Luigi Dallapiccola wrote both the music and libretto for his opera 'Il prigioniero' (The Prisoner), a work with a prologue and one act. The opera was written between 1944 - 1948 and was first broadcast by the Italian radio station RAI on 1 December 1949. The work is based on the short story La torture par l'espérance ("Torture by Hope") from the collection Nouveaux contes cruels by the French writer Auguste Villiers de l'Isle-Adam and from La Légende d'Ulenspiegel et de Lamme Goedzak by Charles de Coster. Dallapiccola's early experiences under the fascist regime of Benito Mussolini colored his outlook and output for the rest of his life. He once supported Mussolini, believing the propaganda, and it was not until the 1930s that he became passionate about his political views, in protest to the Abyssinian campaign and Italy's involvement in the Spanish Civil War. Mussolini's sympathy with Adolf Hitler's views on race, which threatened Dallapiccola's Jewish wife Laura Luzzatto, only hardened his stance. His first protest work, 'Canti de prigioniero' from 1938 is included on this recording for a live performance of both the opera and the three choruses in March of 1995 in Sweden. Esa-Pekka Salonen conducts the Swedish Radio Symphony and Choir and the soloists are Phyllis Bryn-Julson, soprano, Howard Haskin, tenor, Lage Wedin, bass, Sven-Erik Alexandersson, tenor, and Jorma Hynninen, baritone. It is a desperately moving work and one that pleads to be performed more frequently.
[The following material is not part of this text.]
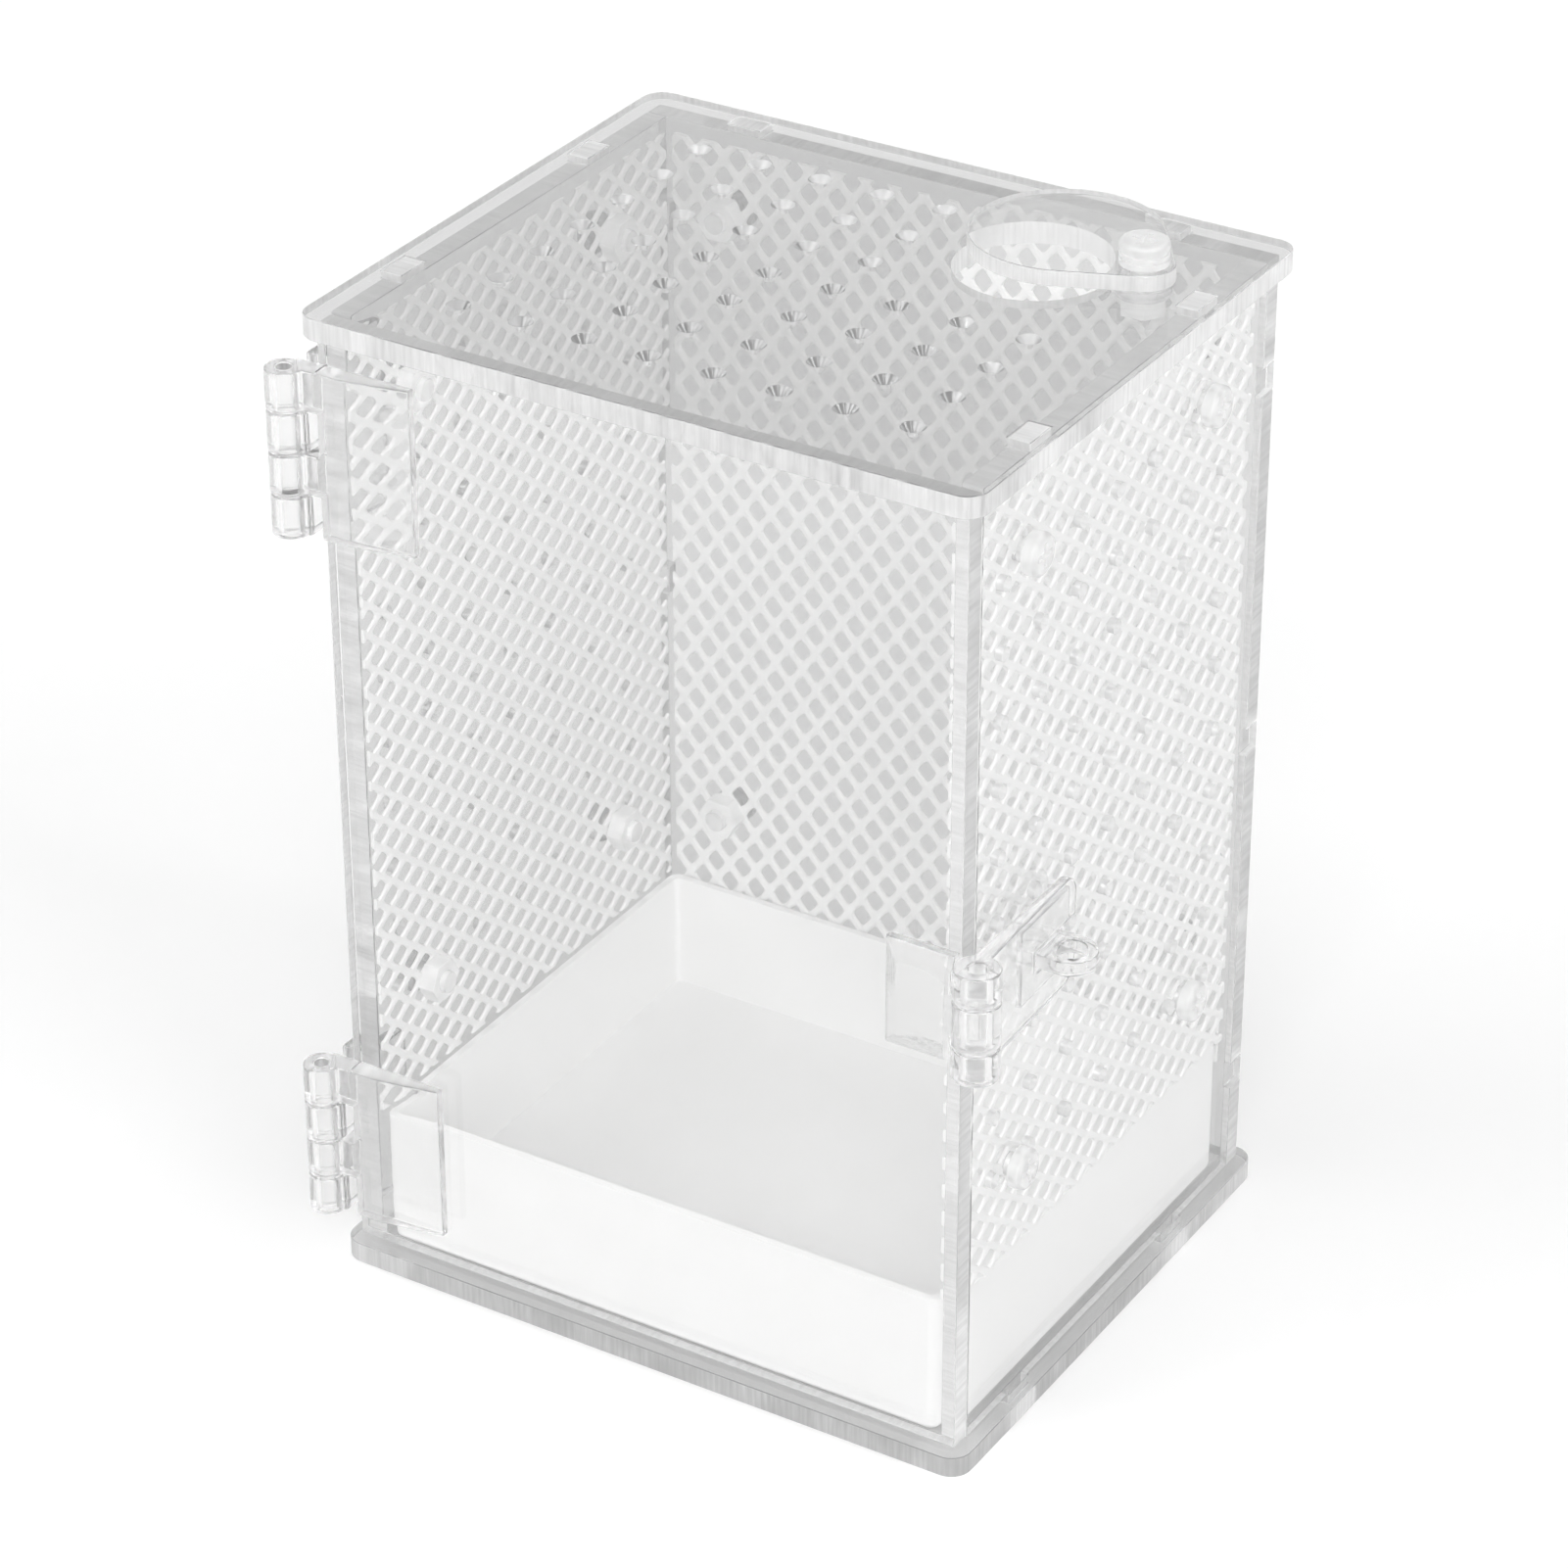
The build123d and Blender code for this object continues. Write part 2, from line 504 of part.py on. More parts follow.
# Feeding cover: a disc with a lobe round its pivot, standing ajar over the feeding hole
cover_foot = HEIGHT + COVER_GAP
cover_angle = math.radians(FEED_ANGLE + COVER_AJAR)
cover_mid = (PIVOT_X + COVER_REACH * math.cos(cover_angle), PIVOT_Y + COVER_REACH * math.sin(cover_angle))
with BuildPart() as feeding_cover:
    with BuildSketch(Plane.XY.offset(cover_foot)):
        with Locations(cover_mid):
            Circle(COVER_R)
        with Locations((PIVOT_X, PIVOT_Y)):
            Circle(COVER_LOBE_R)
        make_hull()
        with Locations((PIVOT_X, PIVOT_Y)):
            Circle(PIVOT_SCREW_R + PIVOT_FIT, mode=Mode.SUBTRACT)
    extrude(amount=COVER_T)
save(feeding_cover, "feeding_cover")

# Cover's pivot screw with a grooved head, its washer and its nut
head_foot = cover_foot + COVER_T + COVER_GAP
washer_foot = HEIGHT - SHEET - SEAM - PIVOT_WASHER_T
nut_foot = washer_foot - SEAM - NUT_T
with BuildPart() as cover_screw:
    with BuildSketch(Plane.XY.offset(head_foot)):
        with Locations((PIVOT_X, PIVOT_Y)):
            Circle(PIVOT_HEAD_R)
    extrude(amount=PIVOT_HEAD_T)
    fillet(cover_screw.edges().group_by(Axis.Z)[-1], PIVOT_HEAD_ROUND)
    for groove in range(PIVOT_GROOVES):
        groove_foot = head_foot + (groove + 1) * PIVOT_GROOVE_PITCH
        with BuildSketch(Plane.XY.offset(groove_foot)):
            with Locations((PIVOT_X, PIVOT_Y)):
                Circle(PIVOT_HEAD_R)
                Circle(PIVOT_HEAD_R - PIVOT_GROOVE, mode=Mode.SUBTRACT)
        extrude(amount=PIVOT_GROOVE, mode=Mode.SUBTRACT)
    with BuildSketch(Plane.XY.offset(head_foot)):
        with Locations((PIVOT_X, PIVOT_Y)):
            Circle(PIVOT_SCREW_R)
    extrude(amount=nut_foot - SCREW_END - head_foot)
    with BuildSketch(Plane.XY.offset(head_foot + PIVOT_HEAD_T)):
        with Locations((PIVOT_X, PIVOT_Y)):
            Rectangle(DRIVE_LONG, DRIVE_WIDE)
            Rectangle(DRIVE_WIDE, DRIVE_LONG)
    extrude(amount=-DRIVE_DEEP, mode=Mode.SUBTRACT)
save(cover_screw, "cover_screw")

with BuildPart() as cover_washer:
    with BuildSketch(Plane.XY.offset(washer_foot)):
        with Locations((PIVOT_X, PIVOT_Y)):
            Circle(PIVOT_WASHER_R)
            Circle(PIVOT_SCREW_R + PIVOT_FIT, mode=Mode.SUBTRACT)
    extrude(amount=PIVOT_WASHER_T)
save(cover_washer, "cover_washer")

with BuildPart() as cover_nut:
    with BuildSketch(Plane.XY.offset(nut_foot)):
        with Locations((PIVOT_X, PIVOT_Y)):
            RegularPolygon(NUT_FLATS / 2, 6, major_radius=False)
            Circle(PIVOT_SCREW_R + NUT_FIT, mode=Mode.SUBTRACT)
    extrude(amount=NUT_T)
save(cover_nut, "cover_nut")
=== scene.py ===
import json
import math

import bmesh
import bpy
import numpy as np
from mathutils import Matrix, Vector

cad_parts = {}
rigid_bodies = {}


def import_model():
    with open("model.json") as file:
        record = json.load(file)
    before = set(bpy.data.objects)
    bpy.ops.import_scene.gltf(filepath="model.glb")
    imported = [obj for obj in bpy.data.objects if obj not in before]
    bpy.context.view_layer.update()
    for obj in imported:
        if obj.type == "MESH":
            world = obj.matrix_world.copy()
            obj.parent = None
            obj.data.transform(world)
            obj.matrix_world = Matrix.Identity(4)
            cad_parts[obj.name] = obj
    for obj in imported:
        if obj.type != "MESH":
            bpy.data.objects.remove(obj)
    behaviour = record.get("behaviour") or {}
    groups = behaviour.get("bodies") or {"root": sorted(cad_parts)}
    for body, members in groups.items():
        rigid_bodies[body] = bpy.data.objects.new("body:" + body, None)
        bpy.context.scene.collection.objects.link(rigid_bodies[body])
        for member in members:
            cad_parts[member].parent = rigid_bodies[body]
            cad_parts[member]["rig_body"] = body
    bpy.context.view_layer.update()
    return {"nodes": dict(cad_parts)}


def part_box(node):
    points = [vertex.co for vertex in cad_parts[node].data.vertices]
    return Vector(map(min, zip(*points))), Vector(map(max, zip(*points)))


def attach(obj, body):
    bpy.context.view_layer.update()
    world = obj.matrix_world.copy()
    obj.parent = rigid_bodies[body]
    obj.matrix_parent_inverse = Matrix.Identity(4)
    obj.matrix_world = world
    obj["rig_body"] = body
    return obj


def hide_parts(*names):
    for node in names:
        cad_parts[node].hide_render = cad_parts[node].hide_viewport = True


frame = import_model()
scene = bpy.context.scene

MM = 0.001
NET_THICK = 0.5 * MM
NET_JOIN = 2e-6  # metres within which the strips' corners are joined
HOLE_LONG = 3.2 * MM  # along the net's long pitch
HOLE_SHORT = 2.75 * MM
HOLE_CORNERS = 1.25  # 1 is a sharp diamond, 2 an ellipse
HOLES_EACH_WAY = 60  # lattice steps tried on either side of the first hole
SIDE_POINTS = 4  # points along one side of a hole's cell
# Half a strand's section: the share of the way from the cell's side to the hole's outline, and the height
# over the net's middle plane as a share of half the thickness.
STRAND = np.array([(0, 1.0), (0.74, 0.92), (1.0, 0.0), (0.74, -0.92), (0, -1.0)])
SCREW_HOLE = 1.65 * MM
SCREW_HEAD_R = 2.8 * MM
SMALLEST = 1e-7  # keeps a division by a distance from failing
NET_SHARP = math.radians(50)
# Each net's lattice in its wall's plane, across and up in millimetres: the step to the next hole across, the
# step to the next hole up, and the middle of one hole. Half of both steps leads to the holes between.
LATTICES = {
    "left": ((5.8, -0.2), (0.6, 3.95), (-1.9, 4.2)),
    "right": ((5.74, -0.02), (-0.12, 4.1), (0.8, 1.5)),
    "back": ((4.35, 0.25), (-0.16, 5.7), (0.27, 0.9)),
}

# Rounded edges
MICROMETRES = 1e6
SHADE_SHARP = math.radians(32)
ROUND_FROM = math.radians(40)  # an edge is rounded if its faces meet at more than this
FLAT_WITHIN = math.radians(0.5)  # faces closer than this to one plane are joined
SHEET_EDGE = 0.18 * MM
MOULDED_EDGE = 0.3 * MM
SCREW_EDGE = 0.15 * MM
PIVOT_EDGE = 0.12 * MM

# Materials' shared values
PLASTIC_IOR = 1.49
BUMP_DISTANCE = 0.0002
LAMPLIGHT = 0.985  # share of the lamps' light that each clear surface lets through
SCATTER_THROUGH = 0.25  # share of the pale scatter that comes out on the far side
CUT_BELOW = 0.4  # a surface is a cut edge where its normal has less than this along the sheet's thickness
SLOPE_BELOW = 0.93  # and a countersink or a rounded edge from there to this
CUT_TONE = 0.94
MOULDED_TONE = 0.92
DIRECT_RAYS = ("Camera", "Glossy", "Transmission")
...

The radiant performance of 'Canti Di Prigionia for chorus, 2 pianos, 2 harps & percussion' is a treasure. For this listener the performance echoes those in the early 1960s when Dallapiccola was composer in residence in Los Angeles and conducted our college ensemble in these three parts: Preghiera Di Maria Stuarda (Mary Stuart's Prayer), Invocazione Di Boezio (The Invocation Of Boethius), and Congedo di Girolamo Savonarola (Girolamo Savonarola's farewell). As many listeners will find, the music at first seems difficult to understand (it is very difficult to sing....), but after a listening or two the music becomes so natural an expression of agony that it can only be considered on of the more important choral works of the last century.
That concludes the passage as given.